Following the Cairo Criminal Court's decision, which sentenced Mubarak and former Interior Minister Habib al-Adly to life and acquitted Mubarak's sons, businessman Hussein Salem and six security officials, the group urged revolutionary forces to meet urgently to plan what actions they would take in response.
The Brotherhood said in a statement that the verdicts make Egyptians sense “a grave danger” that threatens the revolution, and do not provide retribution for revolution’s martyrs. The website of the Brotherhood's political arm, the Freedom and Justice Party, questioned who had killed protesters if police leaders were declared innocent.
In response to head judge Ahmed Refaat's statements that the prosecution had presented insufficient evidence to convict the other defendants, the Brotherhood said the institutions that hid evidence or refused to submit it to the prosecution should be put to trial.
The consecutive rulings that exonerated top police directors charged with killing protesters sends a message that they may continue to kill citizens and remain protected by the regime, the statement said, claiming that only the head of Mubarak's regime is gone, but not the regime itself.
The Brotherhood also said it suspects that Egypt will be able to restore money smuggled out of the country by former officials.
The group's call for public mobilization came after a long divorce from street politics during and following elections last November, in which they earned more than 40 percent of seats in Parliament.
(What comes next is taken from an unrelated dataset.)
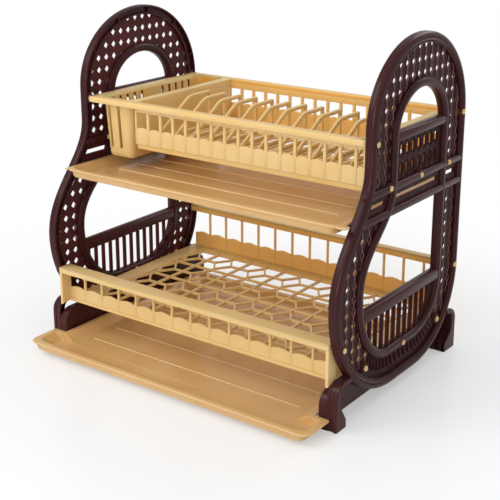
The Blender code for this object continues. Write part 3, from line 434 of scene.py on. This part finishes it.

FJP leadership of the legislature has been highly criticized and the group has failed to win favor with more secular revolutionary forces.
Mohamed Morsy, the Brotherhood presidential candidate set to run against Mubarak's last prime minister, Ahmed Shafiq, in the runoffs, demanded a retrial. On his Twitter account, he described the ruling as "farcical."
Some observers believe that Morsy will link the public mobilization against the trial verdicts to his presidential bid.